> **What this task involves**: Repeat only the lines from the line containing "make_key_slip()" through the line containing "frame = import_model()", both included, exactly as they stand.
[begin Input rows]
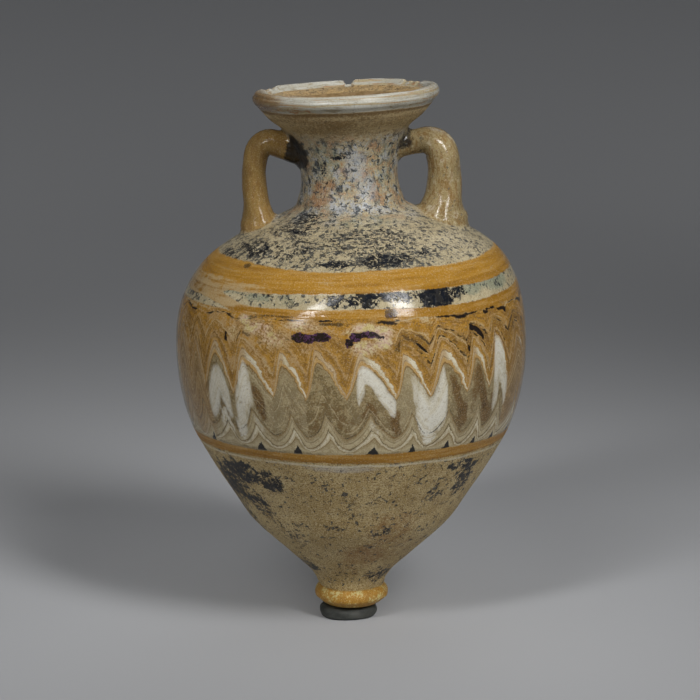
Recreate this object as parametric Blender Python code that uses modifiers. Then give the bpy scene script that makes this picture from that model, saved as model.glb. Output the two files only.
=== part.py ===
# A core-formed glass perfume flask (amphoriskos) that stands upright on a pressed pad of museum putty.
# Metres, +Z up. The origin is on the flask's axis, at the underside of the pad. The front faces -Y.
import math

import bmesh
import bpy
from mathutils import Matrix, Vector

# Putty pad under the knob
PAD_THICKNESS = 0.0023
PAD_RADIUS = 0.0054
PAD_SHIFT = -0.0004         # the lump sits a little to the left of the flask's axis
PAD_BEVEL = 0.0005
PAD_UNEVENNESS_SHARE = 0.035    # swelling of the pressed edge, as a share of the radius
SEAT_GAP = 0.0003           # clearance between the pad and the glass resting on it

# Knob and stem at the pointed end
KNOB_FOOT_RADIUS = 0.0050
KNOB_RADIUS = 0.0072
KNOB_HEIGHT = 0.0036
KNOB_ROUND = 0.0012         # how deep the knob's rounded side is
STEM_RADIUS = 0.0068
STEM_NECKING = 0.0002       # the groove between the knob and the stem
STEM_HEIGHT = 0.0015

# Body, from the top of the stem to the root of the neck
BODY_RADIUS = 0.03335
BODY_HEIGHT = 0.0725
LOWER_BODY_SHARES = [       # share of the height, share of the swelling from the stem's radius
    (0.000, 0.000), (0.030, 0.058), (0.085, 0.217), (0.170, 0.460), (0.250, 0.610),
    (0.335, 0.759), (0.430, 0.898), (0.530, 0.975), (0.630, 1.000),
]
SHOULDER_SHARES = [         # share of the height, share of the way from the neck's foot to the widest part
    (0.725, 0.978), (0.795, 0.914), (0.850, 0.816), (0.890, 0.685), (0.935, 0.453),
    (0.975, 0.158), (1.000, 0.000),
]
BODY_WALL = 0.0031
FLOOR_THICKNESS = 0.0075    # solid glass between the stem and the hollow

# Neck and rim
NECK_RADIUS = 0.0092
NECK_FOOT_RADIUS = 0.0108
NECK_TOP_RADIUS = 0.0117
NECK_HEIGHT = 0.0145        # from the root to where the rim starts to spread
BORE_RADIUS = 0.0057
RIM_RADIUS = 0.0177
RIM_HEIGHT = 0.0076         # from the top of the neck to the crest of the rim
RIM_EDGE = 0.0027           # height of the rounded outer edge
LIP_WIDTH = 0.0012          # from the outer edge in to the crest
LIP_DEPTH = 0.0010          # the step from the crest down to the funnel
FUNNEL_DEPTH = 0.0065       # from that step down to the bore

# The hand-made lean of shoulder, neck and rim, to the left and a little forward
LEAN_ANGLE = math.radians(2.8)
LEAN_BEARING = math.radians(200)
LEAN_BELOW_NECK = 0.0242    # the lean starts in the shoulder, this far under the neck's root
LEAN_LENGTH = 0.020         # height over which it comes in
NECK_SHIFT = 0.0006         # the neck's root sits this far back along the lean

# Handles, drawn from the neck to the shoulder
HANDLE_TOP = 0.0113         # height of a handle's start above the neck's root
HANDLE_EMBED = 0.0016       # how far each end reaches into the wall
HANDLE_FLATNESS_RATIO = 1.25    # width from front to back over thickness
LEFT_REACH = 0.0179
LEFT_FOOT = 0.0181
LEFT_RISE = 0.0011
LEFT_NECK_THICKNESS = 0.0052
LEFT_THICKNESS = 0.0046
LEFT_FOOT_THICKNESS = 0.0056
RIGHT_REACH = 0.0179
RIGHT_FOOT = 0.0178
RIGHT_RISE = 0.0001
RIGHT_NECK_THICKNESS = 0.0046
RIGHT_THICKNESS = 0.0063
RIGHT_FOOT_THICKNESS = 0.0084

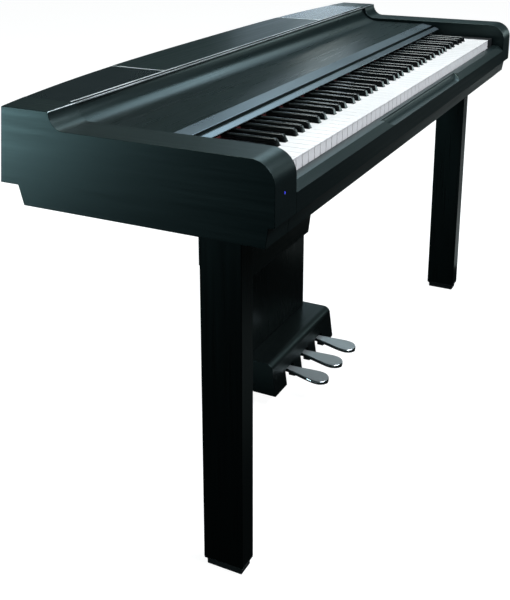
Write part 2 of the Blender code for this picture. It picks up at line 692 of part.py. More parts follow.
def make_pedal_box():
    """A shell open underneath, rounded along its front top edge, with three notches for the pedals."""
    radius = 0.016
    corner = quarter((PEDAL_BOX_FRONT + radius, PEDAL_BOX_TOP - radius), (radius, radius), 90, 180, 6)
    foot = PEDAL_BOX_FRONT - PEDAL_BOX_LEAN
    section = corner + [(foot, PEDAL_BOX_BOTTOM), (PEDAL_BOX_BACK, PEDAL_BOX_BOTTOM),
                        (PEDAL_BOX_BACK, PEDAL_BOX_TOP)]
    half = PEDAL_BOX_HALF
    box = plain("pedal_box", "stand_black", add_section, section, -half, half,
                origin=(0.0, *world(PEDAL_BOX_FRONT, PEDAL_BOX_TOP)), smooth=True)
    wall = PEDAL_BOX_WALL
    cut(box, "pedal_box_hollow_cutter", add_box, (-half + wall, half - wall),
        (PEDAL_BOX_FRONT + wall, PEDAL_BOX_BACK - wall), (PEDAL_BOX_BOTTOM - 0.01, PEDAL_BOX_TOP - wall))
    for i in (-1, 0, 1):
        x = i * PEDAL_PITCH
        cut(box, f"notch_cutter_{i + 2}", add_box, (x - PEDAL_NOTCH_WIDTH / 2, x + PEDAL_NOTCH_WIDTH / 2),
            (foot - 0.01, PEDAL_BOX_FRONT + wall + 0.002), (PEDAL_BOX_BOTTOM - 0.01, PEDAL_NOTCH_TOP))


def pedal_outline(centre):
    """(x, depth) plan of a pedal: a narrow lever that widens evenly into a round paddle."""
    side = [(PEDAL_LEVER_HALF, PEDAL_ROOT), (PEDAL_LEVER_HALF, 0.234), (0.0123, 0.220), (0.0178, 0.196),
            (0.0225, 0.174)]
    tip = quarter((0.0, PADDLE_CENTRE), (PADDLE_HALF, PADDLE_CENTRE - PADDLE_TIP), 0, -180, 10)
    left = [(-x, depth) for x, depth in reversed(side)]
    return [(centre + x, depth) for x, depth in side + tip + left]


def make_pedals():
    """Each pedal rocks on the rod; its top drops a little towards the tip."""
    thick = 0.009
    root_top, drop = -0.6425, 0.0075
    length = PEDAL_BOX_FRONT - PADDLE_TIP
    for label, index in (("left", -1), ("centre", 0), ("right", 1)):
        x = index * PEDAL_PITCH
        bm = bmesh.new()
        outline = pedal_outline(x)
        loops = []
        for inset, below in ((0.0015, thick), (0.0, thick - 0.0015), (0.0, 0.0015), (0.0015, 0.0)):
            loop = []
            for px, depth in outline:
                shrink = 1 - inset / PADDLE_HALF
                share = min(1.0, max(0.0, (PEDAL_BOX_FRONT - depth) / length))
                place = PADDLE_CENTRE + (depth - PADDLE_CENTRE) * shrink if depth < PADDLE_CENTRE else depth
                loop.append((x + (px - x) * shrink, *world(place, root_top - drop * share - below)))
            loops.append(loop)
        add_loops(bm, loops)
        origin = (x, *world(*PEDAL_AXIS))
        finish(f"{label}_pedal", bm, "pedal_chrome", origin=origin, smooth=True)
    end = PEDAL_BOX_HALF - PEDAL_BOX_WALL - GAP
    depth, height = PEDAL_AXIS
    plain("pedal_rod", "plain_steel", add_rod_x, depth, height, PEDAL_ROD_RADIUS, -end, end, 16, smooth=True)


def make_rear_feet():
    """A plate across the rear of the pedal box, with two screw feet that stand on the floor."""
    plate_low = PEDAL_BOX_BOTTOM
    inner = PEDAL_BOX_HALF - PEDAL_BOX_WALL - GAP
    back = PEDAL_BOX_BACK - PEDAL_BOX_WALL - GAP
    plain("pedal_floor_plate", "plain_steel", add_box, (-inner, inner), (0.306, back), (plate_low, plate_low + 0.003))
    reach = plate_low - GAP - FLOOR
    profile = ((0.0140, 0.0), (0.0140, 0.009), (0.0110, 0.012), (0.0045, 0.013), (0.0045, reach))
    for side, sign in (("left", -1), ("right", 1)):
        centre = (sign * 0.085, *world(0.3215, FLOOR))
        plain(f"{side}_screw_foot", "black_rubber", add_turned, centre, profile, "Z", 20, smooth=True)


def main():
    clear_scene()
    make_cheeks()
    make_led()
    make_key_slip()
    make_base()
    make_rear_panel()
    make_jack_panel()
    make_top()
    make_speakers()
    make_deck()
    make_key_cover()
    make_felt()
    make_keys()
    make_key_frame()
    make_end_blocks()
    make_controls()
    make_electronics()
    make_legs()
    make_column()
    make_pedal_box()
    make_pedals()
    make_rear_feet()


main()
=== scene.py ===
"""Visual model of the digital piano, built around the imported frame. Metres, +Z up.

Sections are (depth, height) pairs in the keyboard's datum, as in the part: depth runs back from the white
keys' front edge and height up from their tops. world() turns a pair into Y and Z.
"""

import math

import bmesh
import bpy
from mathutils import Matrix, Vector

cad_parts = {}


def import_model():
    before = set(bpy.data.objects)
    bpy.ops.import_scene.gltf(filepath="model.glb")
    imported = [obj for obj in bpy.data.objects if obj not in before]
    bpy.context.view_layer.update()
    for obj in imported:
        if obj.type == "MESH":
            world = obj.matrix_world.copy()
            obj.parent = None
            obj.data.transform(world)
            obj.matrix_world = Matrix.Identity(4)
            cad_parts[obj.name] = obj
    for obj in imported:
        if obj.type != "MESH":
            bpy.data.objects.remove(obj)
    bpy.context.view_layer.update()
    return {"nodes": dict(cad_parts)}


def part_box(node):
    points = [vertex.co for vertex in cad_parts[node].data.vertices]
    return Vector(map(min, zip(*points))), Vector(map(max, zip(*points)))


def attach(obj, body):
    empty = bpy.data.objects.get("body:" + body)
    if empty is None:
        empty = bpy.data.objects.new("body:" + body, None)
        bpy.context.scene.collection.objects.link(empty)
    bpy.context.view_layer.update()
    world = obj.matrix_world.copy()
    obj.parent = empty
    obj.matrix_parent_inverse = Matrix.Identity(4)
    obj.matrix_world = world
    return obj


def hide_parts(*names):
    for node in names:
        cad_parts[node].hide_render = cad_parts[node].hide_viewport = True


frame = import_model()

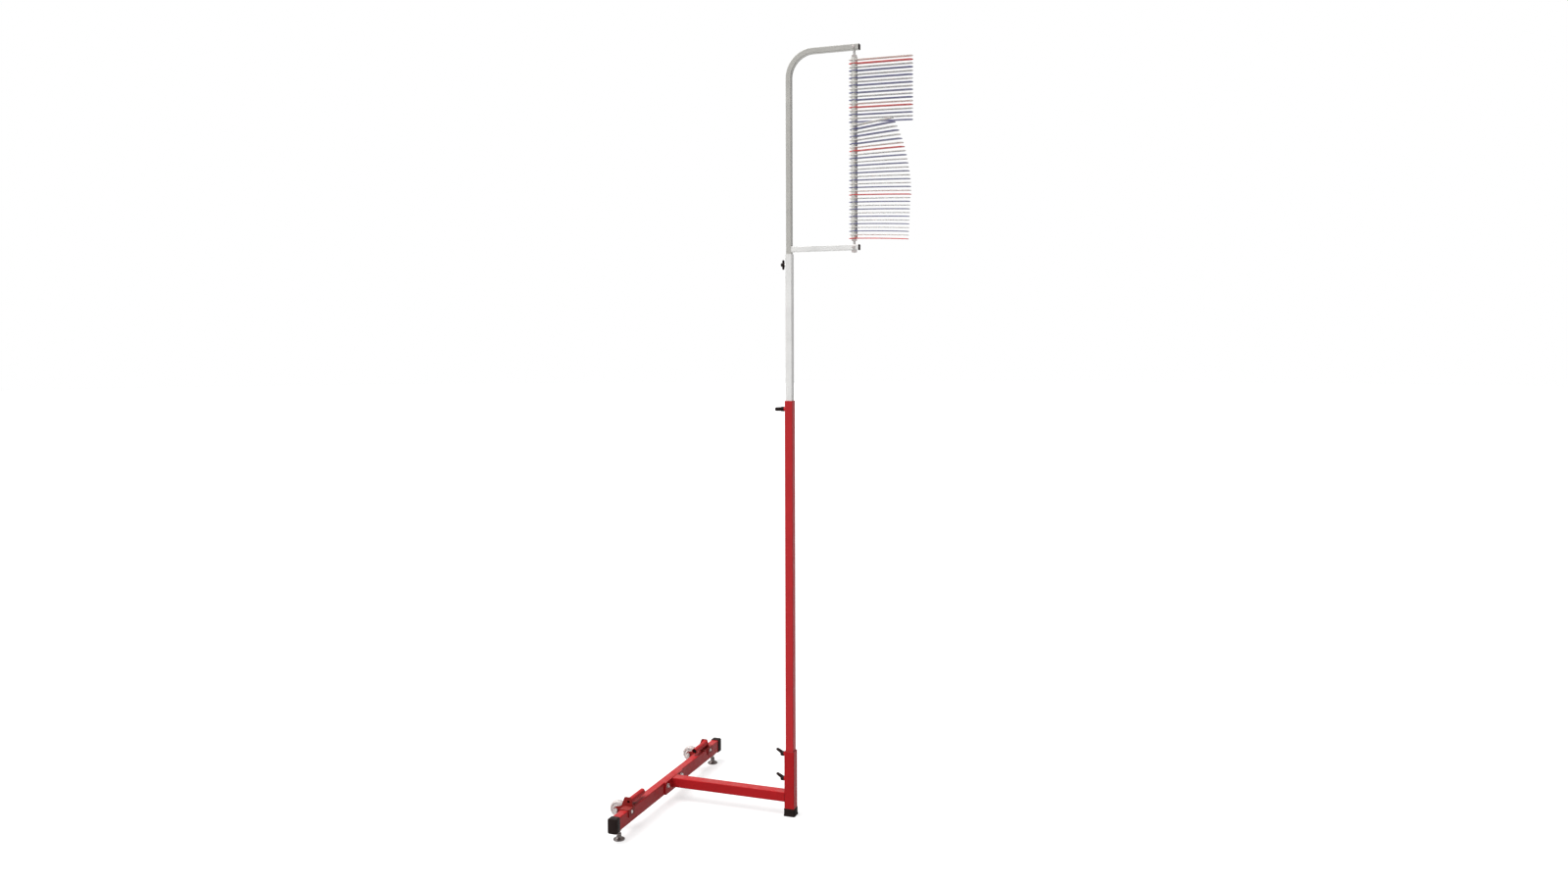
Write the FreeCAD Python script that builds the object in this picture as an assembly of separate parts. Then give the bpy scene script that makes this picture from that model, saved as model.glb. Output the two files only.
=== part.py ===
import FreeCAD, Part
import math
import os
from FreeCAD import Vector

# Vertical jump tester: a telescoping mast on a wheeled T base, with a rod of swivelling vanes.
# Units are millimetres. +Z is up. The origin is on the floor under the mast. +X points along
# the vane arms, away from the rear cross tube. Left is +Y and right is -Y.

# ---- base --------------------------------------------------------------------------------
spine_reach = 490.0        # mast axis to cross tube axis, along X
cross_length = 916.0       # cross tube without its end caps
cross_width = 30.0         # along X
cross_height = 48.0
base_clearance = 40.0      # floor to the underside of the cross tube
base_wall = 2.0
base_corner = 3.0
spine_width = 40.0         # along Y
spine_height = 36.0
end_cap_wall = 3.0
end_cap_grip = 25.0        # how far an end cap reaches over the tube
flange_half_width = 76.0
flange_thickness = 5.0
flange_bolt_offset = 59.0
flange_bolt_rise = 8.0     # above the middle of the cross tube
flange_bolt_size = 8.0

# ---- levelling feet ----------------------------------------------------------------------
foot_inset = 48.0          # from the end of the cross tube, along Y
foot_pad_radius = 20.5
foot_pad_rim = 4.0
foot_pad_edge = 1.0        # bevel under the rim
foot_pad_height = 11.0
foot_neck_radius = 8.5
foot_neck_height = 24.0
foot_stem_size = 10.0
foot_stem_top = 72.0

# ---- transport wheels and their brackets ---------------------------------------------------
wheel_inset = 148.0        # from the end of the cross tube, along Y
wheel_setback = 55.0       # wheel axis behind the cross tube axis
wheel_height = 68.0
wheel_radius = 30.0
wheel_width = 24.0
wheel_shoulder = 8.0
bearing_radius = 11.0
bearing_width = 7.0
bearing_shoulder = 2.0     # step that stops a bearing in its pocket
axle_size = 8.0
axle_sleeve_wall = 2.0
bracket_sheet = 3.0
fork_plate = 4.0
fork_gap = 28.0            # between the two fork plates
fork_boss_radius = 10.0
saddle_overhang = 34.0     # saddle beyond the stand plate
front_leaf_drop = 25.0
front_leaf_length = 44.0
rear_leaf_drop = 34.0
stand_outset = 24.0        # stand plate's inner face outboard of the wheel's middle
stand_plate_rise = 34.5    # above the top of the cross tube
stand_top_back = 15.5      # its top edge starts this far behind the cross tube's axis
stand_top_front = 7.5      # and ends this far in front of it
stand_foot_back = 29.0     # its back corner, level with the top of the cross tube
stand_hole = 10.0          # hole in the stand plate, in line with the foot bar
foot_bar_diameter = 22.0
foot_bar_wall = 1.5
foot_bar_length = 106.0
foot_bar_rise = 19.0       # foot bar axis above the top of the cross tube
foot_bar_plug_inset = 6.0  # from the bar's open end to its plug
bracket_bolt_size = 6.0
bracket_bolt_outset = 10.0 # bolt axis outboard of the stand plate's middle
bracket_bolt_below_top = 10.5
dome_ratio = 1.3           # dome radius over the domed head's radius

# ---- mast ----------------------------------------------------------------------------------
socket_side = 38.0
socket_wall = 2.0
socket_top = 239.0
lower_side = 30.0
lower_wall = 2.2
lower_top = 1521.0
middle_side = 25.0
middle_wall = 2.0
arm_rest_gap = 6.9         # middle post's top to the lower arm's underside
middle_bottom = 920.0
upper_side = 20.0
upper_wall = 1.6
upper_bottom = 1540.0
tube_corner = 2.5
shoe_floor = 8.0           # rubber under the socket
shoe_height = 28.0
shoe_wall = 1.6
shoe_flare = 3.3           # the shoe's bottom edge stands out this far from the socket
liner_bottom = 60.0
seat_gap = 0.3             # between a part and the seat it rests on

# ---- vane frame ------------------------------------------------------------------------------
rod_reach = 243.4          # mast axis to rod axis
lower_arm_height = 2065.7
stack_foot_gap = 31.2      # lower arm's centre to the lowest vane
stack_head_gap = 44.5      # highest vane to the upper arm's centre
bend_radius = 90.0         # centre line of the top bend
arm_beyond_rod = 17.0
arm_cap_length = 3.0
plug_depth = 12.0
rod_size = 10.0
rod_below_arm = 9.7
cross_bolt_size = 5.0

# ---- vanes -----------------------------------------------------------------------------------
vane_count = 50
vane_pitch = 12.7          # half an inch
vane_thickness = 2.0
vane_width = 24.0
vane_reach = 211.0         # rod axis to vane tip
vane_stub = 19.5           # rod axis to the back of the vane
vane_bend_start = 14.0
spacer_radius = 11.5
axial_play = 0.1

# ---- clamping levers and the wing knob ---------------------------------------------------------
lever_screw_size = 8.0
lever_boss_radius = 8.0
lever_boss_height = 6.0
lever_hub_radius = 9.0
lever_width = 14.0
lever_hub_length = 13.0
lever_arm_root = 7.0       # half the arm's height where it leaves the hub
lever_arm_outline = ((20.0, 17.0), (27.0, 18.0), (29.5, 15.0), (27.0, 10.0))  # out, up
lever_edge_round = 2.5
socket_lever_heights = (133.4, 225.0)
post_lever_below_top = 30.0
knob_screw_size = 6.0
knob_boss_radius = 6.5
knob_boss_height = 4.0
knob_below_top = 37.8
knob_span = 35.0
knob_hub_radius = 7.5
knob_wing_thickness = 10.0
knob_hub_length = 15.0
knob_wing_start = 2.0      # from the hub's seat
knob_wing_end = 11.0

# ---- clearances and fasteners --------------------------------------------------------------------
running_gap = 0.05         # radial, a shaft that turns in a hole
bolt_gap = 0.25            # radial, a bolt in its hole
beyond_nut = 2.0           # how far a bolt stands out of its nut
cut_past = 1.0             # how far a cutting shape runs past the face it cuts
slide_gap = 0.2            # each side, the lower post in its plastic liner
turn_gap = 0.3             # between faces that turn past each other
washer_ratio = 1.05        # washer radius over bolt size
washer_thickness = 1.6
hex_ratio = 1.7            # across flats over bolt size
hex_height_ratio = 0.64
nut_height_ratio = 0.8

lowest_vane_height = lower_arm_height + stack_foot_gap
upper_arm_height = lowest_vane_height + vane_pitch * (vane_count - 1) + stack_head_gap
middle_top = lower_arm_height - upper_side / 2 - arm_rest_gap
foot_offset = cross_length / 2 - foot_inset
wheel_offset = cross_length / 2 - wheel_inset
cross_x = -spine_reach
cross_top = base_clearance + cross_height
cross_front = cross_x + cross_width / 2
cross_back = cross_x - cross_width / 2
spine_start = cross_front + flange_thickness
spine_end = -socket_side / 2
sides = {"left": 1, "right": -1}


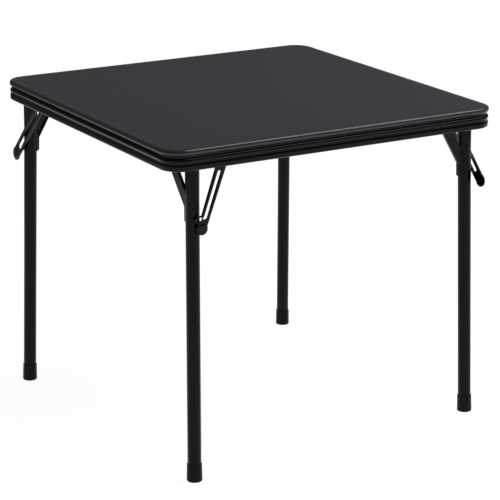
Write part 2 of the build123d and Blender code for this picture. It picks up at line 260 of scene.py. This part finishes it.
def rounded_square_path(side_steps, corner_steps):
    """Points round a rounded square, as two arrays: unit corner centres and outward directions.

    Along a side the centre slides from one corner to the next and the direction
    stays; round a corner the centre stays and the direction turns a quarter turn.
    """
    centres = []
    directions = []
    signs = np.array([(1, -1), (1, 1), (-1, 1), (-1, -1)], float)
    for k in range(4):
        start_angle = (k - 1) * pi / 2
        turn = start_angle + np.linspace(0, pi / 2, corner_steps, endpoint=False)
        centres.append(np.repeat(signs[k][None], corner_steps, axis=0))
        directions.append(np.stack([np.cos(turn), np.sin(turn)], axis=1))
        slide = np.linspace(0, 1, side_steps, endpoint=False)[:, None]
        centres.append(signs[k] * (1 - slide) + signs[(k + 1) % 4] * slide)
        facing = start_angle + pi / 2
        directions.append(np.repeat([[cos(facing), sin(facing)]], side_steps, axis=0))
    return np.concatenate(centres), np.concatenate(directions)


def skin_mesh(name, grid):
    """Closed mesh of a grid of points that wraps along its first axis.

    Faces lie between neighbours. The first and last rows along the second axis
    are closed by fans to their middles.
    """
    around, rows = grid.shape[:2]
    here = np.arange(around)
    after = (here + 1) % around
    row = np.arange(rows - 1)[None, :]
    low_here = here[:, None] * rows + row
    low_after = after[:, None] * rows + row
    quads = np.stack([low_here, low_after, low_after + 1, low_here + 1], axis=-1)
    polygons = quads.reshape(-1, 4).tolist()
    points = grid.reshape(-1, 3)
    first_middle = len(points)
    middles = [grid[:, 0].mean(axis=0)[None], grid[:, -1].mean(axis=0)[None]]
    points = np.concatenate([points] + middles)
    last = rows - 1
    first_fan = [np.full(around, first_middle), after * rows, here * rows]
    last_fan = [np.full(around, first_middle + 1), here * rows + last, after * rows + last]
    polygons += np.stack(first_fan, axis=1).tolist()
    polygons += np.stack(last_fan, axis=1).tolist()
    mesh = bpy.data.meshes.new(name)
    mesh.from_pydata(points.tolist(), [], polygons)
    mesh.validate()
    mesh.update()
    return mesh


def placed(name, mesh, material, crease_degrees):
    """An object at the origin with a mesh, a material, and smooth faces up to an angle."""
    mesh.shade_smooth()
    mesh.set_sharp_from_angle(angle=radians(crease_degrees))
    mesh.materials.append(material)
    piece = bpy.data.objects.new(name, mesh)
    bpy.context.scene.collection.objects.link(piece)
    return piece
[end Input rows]
> **Output below**:
    make_key_slip()
    make_base()
    make_rear_panel()
    make_jack_panel()
    make_top()
    make_speakers()
    make_deck()
    make_key_cover()
    make_felt()
    make_keys()
    make_key_frame()
    make_end_blocks()
    make_controls()
    make_electronics()
    make_legs()
    make_column()
    make_pedal_box()
    make_pedals()
    make_rear_feet()


main()
=== scene.py ===
"""Visual model of the digital piano, built around the imported frame. Metres, +Z up.

Sections are (depth, height) pairs in the keyboard's datum, as in the part: depth runs back from the white
keys' front edge and height up from their tops. world() turns a pair into Y and Z.
"""

import math

import bmesh
import bpy
from mathutils import Matrix, Vector

cad_parts = {}


def import_model():
    before = set(bpy.data.objects)
    bpy.ops.import_scene.gltf(filepath="model.glb")
    imported = [obj for obj in bpy.data.objects if obj not in before]
    bpy.context.view_layer.update()
    for obj in imported:
        if obj.type == "MESH":
            world = obj.matrix_world.copy()
            obj.parent = None
            obj.data.transform(world)
            obj.matrix_world = Matrix.Identity(4)
            cad_parts[obj.name] = obj
    for obj in imported:
        if obj.type != "MESH":
            bpy.data.objects.remove(obj)
    bpy.context.view_layer.update()
    return {"nodes": dict(cad_parts)}


def part_box(node):
    points = [vertex.co for vertex in cad_parts[node].data.vertices]
    return Vector(map(min, zip(*points))), Vector(map(max, zip(*points)))


def attach(obj, body):
    empty = bpy.data.objects.get("body:" + body)
    if empty is None:
        empty = bpy.data.objects.new("body:" + body, None)
        bpy.context.scene.collection.objects.link(empty)
    bpy.context.view_layer.update()
    world = obj.matrix_world.copy()
    obj.parent = empty
    obj.matrix_parent_inverse = Matrix.Identity(4)
    obj.matrix_world = world
    return obj


def hide_parts(*names):
    for node in names:
        cad_parts[node].hide_render = cad_parts[node].hide_viewport = True


frame = import_model()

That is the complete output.